Am saddened to see "progress" remove those things that remind us that the place we find ourselves in is indeed home.
posted by sillygit at 10:01 PM on July 14, 2005


what'll barton fink write about now?
posted by Silky Slim at 10:13 PM on July 14, 2005


My old office -- before I left New York more or less permanently in May -- was below Canal on Broadway. We moved up to Park Ave. South about two years ago; but that doesn't really matter right now. When I got out, generally around 1 or 2:00 a.m., I would take nice, ambling walks through lower Manhattan -- Fulton Fish Market was such a huge part of this. Creepy and charming by turns, it was one of the many things I grew to love about Manhattan. This may just be the bourbon and Kentucky humidity talking, but this has brought a tear to my eye. The veritable destruction of Washington Square Park, the closing and subsequent re-opening of the sanitized Small's...bit by bit the things I love(d) about NYC are being torn down. Sigh.
posted by ford and the prefects at 11:00 PM on July 14, 2005


My old office -- before I left New York more or less permanently in May -- was below Canal on Broadway. We moved up to Park Ave. South about two years ago; but that doesn't really matter right now. When I got out, generally around 1 or 2:00 a.m., I would take nice, ambling walks through lower Manhattan -- Fulton Fish Market was such a huge part of this. Creepy and charming by turns, it was one of the many things I grew to love about Manhattan. This may just be the bourbon and Kentucky humidity talking, but this has brought a tear to my eye. The veritable destruction of Washington Square Park, the closing and subsequent re-opening of the sanitized Small's...bit by bit the things I love(d) about NYC are being torn down. Sigh.
posted by ford and the prefects at 11:00 PM on July 14, 2005


(sorry for the double post, btw)
posted by ford and the prefects at 11:00 PM on July 14, 2005


There's fast, reliable free wireless at the Seaport--on the 3rd floor observation deck/food court at the end of the dock. (I spent a full week sitting there tinkering freely while on a waitlist for my cable internet installation.)
posted by superfem at 11:42 PM on July 14, 2005


The Seaport wasn't a tourist trap when it opened, which was at the time I worked on John Street.

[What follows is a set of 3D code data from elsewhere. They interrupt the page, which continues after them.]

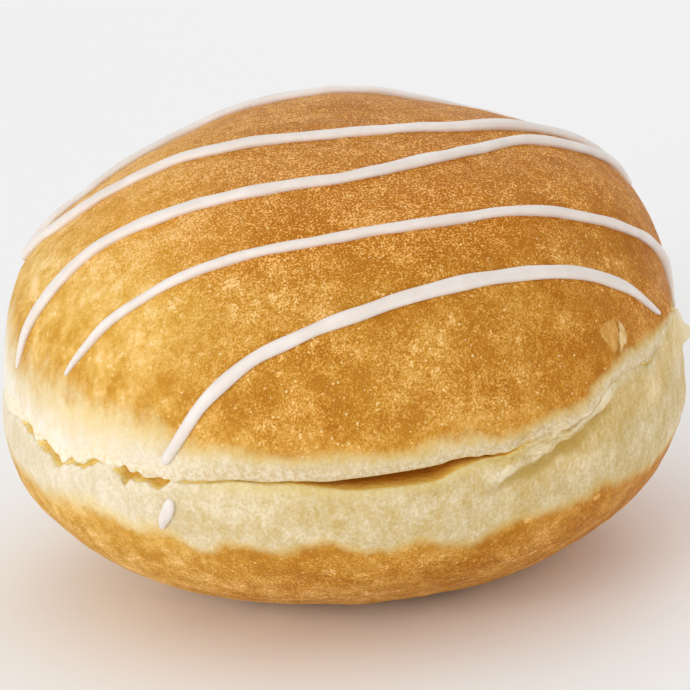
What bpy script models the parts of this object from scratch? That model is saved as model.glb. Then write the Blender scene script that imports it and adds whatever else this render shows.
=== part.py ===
"""A jelly filled doughnut: one closed yeast bun, split along its pale waist, with icing strands fused on top.

Metres, +Z up. The bun rests on a small flat spot at z = 0, and its box is centred over the origin.
Azimuths are in degrees, counter-clockwise from +X as seen from above: 270 is the front.
Heights on the skin are in millimetres above the widest plane, and elevations run from -90 to 90 degrees.
"""

import bpy
import bmesh
import numpy as np

# Driving sizes, in millimetres
HALF_WIDTH = 44.4
DOME_HEIGHT = 34.8
BOWL_DEPTH = 25.5
REST_DEPTH = 23.5
STRAND_HEIGHT = 0.95

# The dome is a little squarer than an ellipse, and each half leans to one side as it rises or falls
DOME_POWER = 2.4
BOWL_POWER = 2.05
DOME_LEAN = 0.045
BOWL_LEAN = -0.07

# Soft swellings and hollows of the whole form: azimuth, elevation, height in millimetres
SWELLINGS = [
    (-6, 12, -1.5), (45, 62, -0.9), (100, 68, 0.9), (150, 58, -0.75), (165, 42, -0.4), (178, 25, 0.8),
    (184, 8, -1.2), (214, -38, 0.15), (262, -55, -0.55), (315, -46, -0.35), (340, -20, -0.55),
    (4, 22, 0.3), (16, 45, 0.35),
]
SWELLING_SPREAD = 0.24

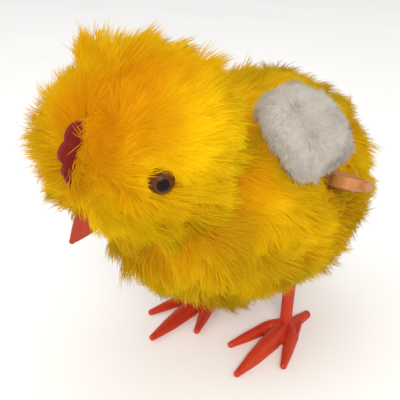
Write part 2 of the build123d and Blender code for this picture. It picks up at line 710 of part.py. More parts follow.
def winding_key():
    """Plastic key pressed on the arbor."""
    tilt = math.radians(KEY_TILT)
    plane = Plane(
        origin=(KEY_START_X, *ARBOR_POS), x_dir=(1, 0, 0), z_dir=(0, math.sin(tilt), math.cos(tilt))
    )
    key = plane * key_blade() + rod(ARBOR_POS, KEY_STEM_START_X, KEY_START_X + 5, KEY_STEM_RADIUS)
    return key - rod(ARBOR_POS, 0, KEY_START_X + 4, ARBOR_RADIUS)


def crank_shaft():
    return shaft_with_collars(CRANK_POS, SHAFT_RADIUS, (-1, 1))


def crank_pinion():
    phase = CRANK_DIRECTION + 180 + 180 / PINION_TEETH
    return gear(CRANK_POS, CRANK_PINION_X, PINION_TEETH, SHAFT_RADIUS, phase)


def drive_wheel():
    """Second wheel, on the crank shaft, pierced by round windows."""
    wheel = gear(CRANK_POS, DRIVE_X, DRIVE_TEETH, SHAFT_RADIUS, GOVERNOR_DIRECTION, DRIVE_WINDOWS)
    hub_radius, hub_length = DRIVE_HUB
    return wheel + hub(CRANK_POS, DRIVE_X[0] - hub_length, hub_radius, hub_length, SHAFT_RADIUS)


def hop_cam():
    """Eccentric that kicks the rocker arm once per turn."""
    face = Pos(0, CAM_THROW) * Circle(CAM_RADIUS) - Circle(SHAFT_RADIUS)
    return plate_between(face, (CAM_X - CAM_WIDTH / 2, CAM_X + CAM_WIDTH / 2), CRANK_POS)


def governor_shaft():
    return shaft_with_collars(GOVERNOR_POS, SHAFT_RADIUS, (-1,))


def governor_pinion():
    phase = GOVERNOR_DIRECTION + 180 + 180 / PINION_TEETH
    return gear(GOVERNOR_POS, GOVERNOR_PINION_X, PINION_TEETH, SHAFT_RADIUS, phase)


def escape_wheel():
    """Ten-toothed wheel whose teeth push the pallet pins in turn."""
    points = []
    for i in range(ESCAPE_TEETH):
        start = 360 * i / ESCAPE_TEETH
        points.append(polar(ESCAPE_RADIUS, start))
        points.append(polar(ESCAPE_RADIUS, start + 4))
        points.append(polar(ESCAPE_ROOT, start + 18))
    face = make_face(Polyline(*points, close=True)) - Circle(SHAFT_RADIUS)
    return plate_between(face, ESCAPE_X, GOVERNOR_POS)


def pallet_arbor():
    return shaft_with_collars(PALLET_POS, SHAFT_RADIUS, (-1, 1))


def pallet_lever():
    """Anchor with two pins beside the escape wheel and a weight on its far side."""
    pins = []
    for turn in (-PALLET_SPREAD, PALLET_SPREAD):
        pins.append(step_from(GOVERNOR_POS, PALLET_REACH, PALLET_DIRECTION + turn))
    weight = step_from(PALLET_POS, PALLET_WEIGHT_OFFSET, PALLET_DIRECTION + 90)
    arms = Pos(*PALLET_POS) * Circle(1.7) + bar(PALLET_POS, 1.4, weight, 1.7)
    for pin in pins:
        arms += bar(PALLET_POS, 1.2, pin, 0.7)
    lever = plate_between(arms - Pos(*PALLET_POS) * Circle(SHAFT_RADIUS), PALLET_X)
    for pin in pins:
        lever += rod(pin, PALLET_PIN_X[0], PALLET_PIN_X[1], PALLET_PIN_RADIUS)
    return lever


# ---- legs ----
def hip_shaft():
    return rod(HIP_POS, -HIP_SHAFT_END_X, HIP_SHAFT_END_X, HIP_RADIUS)


def rocker_arm():
    """Lever fixed to the hip shaft; its nose follows the hop cam."""
    nose_y = CRANK_POS[0] + CAM_RADIUS + CAM_THROW + NOSE_GAP + NOSE_RADIUS
    face = Pos(*HIP_POS) * Circle(ROCKER_HUB_RADIUS)
    face += bar(HIP_POS, 1.6, (nose_y, CRANK_POS[1]), NOSE_RADIUS)
    face -= Pos(*HIP_POS) * Circle(HIP_RADIUS)
    return plate_between(face, (CAM_X - ROCKER_WIDTH / 2, CAM_X + ROCKER_WIDTH / 2))


def toe(path, mirror=1):
    """A toe through rings round the points of its path, with a ball at its tip."""
    points = [Vector(mirror * x, -forwards, TOE_AXIS_Z) for x, forwards, radius in path]
    along = [b - a for a, b in zip(points, points[1:])]
    bends = [a.normalized() + b.normalized() for a, b in zip(along, along[1:])]
    headings = [along[0], *bends, along[-1]]
    rings = [
        Plane(origin=point, x_dir=(0, 0, 1), z_dir=heading) * Circle(size[2])
        for point, heading, size in zip(points, headings, path)
    ]
    return loft(rings, ruled=True) + Pos(points[-1]) * Sphere(path[-1][2] + TIP_PROUD)


def foot(side):
    """Three toes forwards and one back, webbed round the ankle, flat underneath."""
    web = Polyline([(x, -forwards) for x, forwards in FOOT_WEB], close=True)
    shape = extrude(make_face(web), FOOT_WEB_TOP_Z)
    shape += Pos(0, 0, TOE_AXIS_Z) * Sphere(ANKLE_RADIUS)
    shape += toe(CENTRE_TOE) + toe(SIDE_TOE) + toe(SIDE_TOE, mirror=-1) + toe(BACK_TOE)
    shape &= block((-FAR, -FAR, 0), (FAR, FAR, FAR))
    return Pos(side * ANKLE_SPACING / 2, 0) * shape


def leg(side):
    """Leg and foot moulded in one, with a ring that sits on the hip shaft."""
    hip_x = side * HIP_SPACING / 2
    ankle = Vector(side * ANKLE_SPACING / 2, 0, SHIN_FOOT_Z)
    line = Vector(hip_x, *HIP_POS) - ankle
    shin_plane = Plane(origin=ankle, x_dir=(1, 0, 0), z_dir=line)
    shin = shin_plane * Cone(*SHIN_RADII, line.length, align=(Align.CENTER, Align.CENTER, Align.MIN))
    ring_radius, ring_half = LEG_EYE
    ring = rod(HIP_POS, hip_x - ring_half, hip_x + ring_half, ring_radius)
    whole = foot(side) + shin + Pos(ankle) * Sphere(SHIN_RADII[0] + 0.2) + ring
    return whole - rod(HIP_POS, hip_x - 2 * ring_radius, hip_x + 2 * ring_radius, HIP_RADIUS)


def return_spring():
    """Coil round the hip shaft that brings the legs back after each kick."""
    coil_radius, wire_radius, pitch, turns = RETURN_SPRING
    path = Helix(pitch=pitch, height=pitch * turns, radius=coil_radius)
    coil = sweep(Plane(origin=path @ 0, z_dir=path % 0) * Circle(wire_radius), path=path)
    return side_plane(RETURN_SPRING_X, HIP_POS) * coil


PIECES = [
    ("bottom_pan", bottom_pan(), PEACH),
    ("top_shell", top_shell(), PEACH),
    ("pan_screws", pan_screws(), STEEL),
    ("fur_body", fur_body(), YELLOW),
    ("fur_head", fur_head(), YELLOW),
    ("head_stuffing", head_stuffing(), WHITE),
    ("beak", beak(), ORANGE),
    ("comb", comb(), CRIMSON),
    ("eye_left", eye(1), BROWN),
    ("eye_right", eye(-1), BROWN),
    ("eye_washers", eye_washers(), WHITE),
    ("wing_left", wing(1), WHITE),
    ("wing_right", wing(-1), WHITE),
    ("frame_plate_left", frame_plate(1), TINPLATE),
    ("frame_plate_right", frame_plate(-1), TINPLATE),
    ("frame_pillars", frame_pillars(), STEEL),
    ("frame_screws", frame_screws(), STEEL),
    ("spring_stud", spring_stud(), STEEL),
    ("mainspring", mainspring(), STEEL),
    ("return_spring", return_spring(), STEEL),
    ("winding_key", winding_key(), PEACH),
    ("winding_arbor", winding_arbor(), STEEL),
    ("great_wheel", great_wheel(), BRASS),
    ("ratchet_wheel", ratchet_wheel(), STEEL),
    ("click_pin", click_pin(), STEEL),
    ("click", click(), STEEL),
    ("crank_shaft", crank_shaft(), STEEL),
    ("crank_pinion", crank_pinion(), BRASS),
    ("drive_wheel", drive_wheel(), BRASS),
    ("hop_cam", hop_cam(), STEEL),
    ("governor_shaft", governor_shaft(), STEEL),
    ("governor_pinion", governor_pinion(), BRASS),
    ("escape_wheel", escape_wheel(), BRASS),
    ("pallet_arbor", pallet_arbor(), STEEL),
    ("pallet_lever", pallet_lever(), BRASS),
    ("hip_shaft", hip_shaft(), STEEL),
    ("rocker_arm", rocker_arm(), TINPLATE),
    ("leg_left", leg(1), ORANGE),
    ("leg_right", leg(-1), ORANGE),
]
for piece_name, piece, piece_colour in PIECES:
    save(piece, piece_name, piece_colour)
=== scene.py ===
import math

import bpy
import numpy as np
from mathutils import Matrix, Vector, kdtree


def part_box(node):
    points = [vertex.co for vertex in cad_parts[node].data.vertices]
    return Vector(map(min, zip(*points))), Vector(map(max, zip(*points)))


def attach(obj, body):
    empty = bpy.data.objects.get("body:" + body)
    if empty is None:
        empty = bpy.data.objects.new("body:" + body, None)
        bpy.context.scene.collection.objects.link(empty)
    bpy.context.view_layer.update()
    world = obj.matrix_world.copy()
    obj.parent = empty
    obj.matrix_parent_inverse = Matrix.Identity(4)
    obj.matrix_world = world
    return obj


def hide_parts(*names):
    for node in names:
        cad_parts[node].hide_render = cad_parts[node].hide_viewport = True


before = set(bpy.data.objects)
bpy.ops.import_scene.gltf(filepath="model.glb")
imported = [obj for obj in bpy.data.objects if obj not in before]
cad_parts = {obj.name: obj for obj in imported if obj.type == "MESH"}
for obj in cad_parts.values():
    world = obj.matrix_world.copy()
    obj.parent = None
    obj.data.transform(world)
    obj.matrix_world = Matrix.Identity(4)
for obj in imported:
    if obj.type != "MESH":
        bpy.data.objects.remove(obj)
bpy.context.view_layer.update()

# A plush wind-up chick. Places and lengths are in metres. Its body points along -Y, its left side is +X, and
# it stands on z = 0. The hard parts keep their CAD shapes, and the plush is cloth skins with strands of pile.
MM = 0.001


# ---- vectors and smooth fields ----
WAVES = 14                           # sine waves added up in a random field
WAVE_SPREAD = (0.6, 1.5)             # their frequencies, as shares of the stated one
WAVE_GAIN = 1.4                      # brings the sum to about -1 to 1


def unit(vectors):
    """The same directions at length 1."""
    return vectors / np.maximum(np.linalg.norm(vectors, axis=-1, keepdims=True), 1e-12)


def tangent_part(vectors, normals):
    """What is left of each vector in the plane square to its normal."""
    return vectors - normals * np.sum(vectors * normals, axis=-1, keepdims=True)


def ramp_up(values, low, high):
    """0 below low, 1 above high, smooth between."""
    t = np.clip((values - low) / (high - low), 0, 1)
    return t * t * (3 - 2 * t)


def facing(normal, direction, sharpness):
    """1 where the skin faces this direction, fading to 0 round it."""
    return np.clip(normal @ unit(np.array(direction)), 0, 1) ** sharpness


def wander(place, seed, wavelength, parts=3):
    """Random numbers that change smoothly from place to place: parts of them for each, about -1 to 1."""
    rng = np.random.default_rng(seed)
    turns = unit(rng.normal(size=(WAVES, 3))) * 2 * math.pi / wavelength
    turns *= rng.uniform(*WAVE_SPREAD, (WAVES, 1))
    shift = rng.uniform(0, 2 * math.pi, (WAVES, parts))
    share = rng.normal(size=(WAVES, parts)) / math.sqrt(WAVES)
    angle = place @ turns.T
    return sum(share[k] * np.sin(angle[:, k:k + 1] + shift[k]) for k in range(WAVES)) * WAVE_GAIN


def drift(place, seed, wavelength):
    """One smooth random number for each place."""
    return wander(place, seed, wavelength, parts=1)[:, 0]


class Egg:
    """An ellipsoid surface to grow fur on."""

    def __init__(self, centre, radii):
        self.centre = np.array(centre, dtype=float)
        self.radii = np.array(radii, dtype=float)

    def points(self, count, rng):
        """Evenly spread points on the surface and their outward normals."""
        found = []
        smallest = self.radii.min()
        while sum(len(f) for f in found) < count:
            ball = unit(rng.normal(size=(count, 3)))
            stretch = np.linalg.norm(ball / self.radii, axis=1) * smallest
            found.append(ball[rng.random(count) < stretch])
        ball = np.concatenate(found)[:count]
        place = self.centre + ball * self.radii
        return place, unit(ball / self.radii)

    def depth(self, place):
        """Below 1 inside the ellipsoid, above 1 outside."""
        return np.linalg.norm((place - self.centre) / self.radii, axis=1)

    def push_out(self, place):
        """Places inside the ellipsoid, moved out to its surface."""
        depth = self.depth(place)[:, None]
        return np.where(depth < 1, self.centre + (place - self.centre) / np.maximum(depth, 0.2), place)


# ---- places read from the frame ----
def box(node):
    """A node's lowest and highest corners."""
    low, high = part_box(node)
    return np.array(low, dtype=float), np.array(high, dtype=float)


def middle(node):
    low, high = box(node)
    return (low + high) / 2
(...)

It was something new and pleasant. At that time, my building (#10, I think. The one with the neon tube entrance, picture on Tangerine Dream's "Exit" album) had an unobstructed view of the river. Then they built something newer and taller across John Street.

Ford: I don't know what you're talking 'destruction' of Washington Square Park. I haven't seen the plans, but it doesn't sound that radical in the article you linked. God knows the place can use a makeover. Does stuff in Manhattan have to be old and grizzly, for you to feel right?

Funny thing, I thought the fishmarket had been closed to build the Seaport. I'm not one to buy fresh fish, so maybe just ignored its existence. But I'm not quite a native, NYC has been my 2nd home since I was 16.
posted by Goofyy at 3:26 AM on July 15, 2005


Manhattan is toast

Oh, that's hogwash. Luriete, by "interesting" I'm not sure if you mean "busy" a la the fishmarket, but if you stick to poor and working-class neighborhoods you'll surely find pockets not yet gentrified. Have you been to Washington Heights or Inwood? How about the area around 110th and Cathedral Parkway? Some of upper Amsterdam Avenue's pretty good too. Try the farthest East Side in the 90's.

/tangent

That was a surprisingly appealing piece in the NYT, unlike, say, the human-interest dross that Charlie Le Duff types.
posted by scratch at 6:36 AM on July 15, 2005


Ok, toast is an exaggeration, but pockets not yet genitrified is pretty weak, and I think proves my point. In the past 20 years entire sections of the city, say... The East Village, Soho, The Lower East Side, Tribeca ... have become extremely upscale, and less exciting.
posted by R. Mutt at 8:23 AM on July 15, 2005


Does stuff in Manhattan have to be old and grizzly, for you to feel right?


Not necessarily old and grizzly, no. But you have to admit that the "spirit" of the park -- if you want to put it that way -- is going to be compromised by the new design. I can't say whether it'll look better or worse, but it will undoubtedly be different. I'm not so sure it needs a makeover: you live in New York, you've seen it in the fall. Is there anything more beautiful? Maybe a clean-up, yeah. But a radical makeover is absurd.

I guess my problem is that while the bulk of New Yorkers (the most provincial people on the planet, by the way) claim that their city upholds history and tradition, they're only too glad to bow towards so-called aesthetic "progress," even if it threatens to ruin the personality of the City. At least in L.A. people don't pretend: they know their history is being paved over bit by bit, and make no bones about it. I just wish there was some way the citizens of Lower Manhattan could get together and make a conscious effort to maintain some of the personality of the island, before it's all turned in to the Upper East Side. That's all.
posted by ford and the prefects at 2:49 PM on July 15, 2005


Yes, NYC is changing. It's in constant flux and always has been. I worked in the horribly, vapidly touristic South Street Seaport as a street vendor years ago, selling African art along with the other vendors selling psychedelic candles etc. The whole place looked like a cheesy tax write off for the various corporate stores there. A great view of the river though and the old folks from Chinatown liked to sit on the upstairs verandahs.

It was a weird place to buy fish because the parking was lousy and it was so out of the way.

Another aspect of the fulton fish market moving.
posted by nickyskye at 7:38 PM on July 15, 2005


I just read Old Mr. Flood, which, I'm ashamed to say, is the first Joseph Mitchell I've read. What a great book! Thanks for this post so that I have more to read about the market.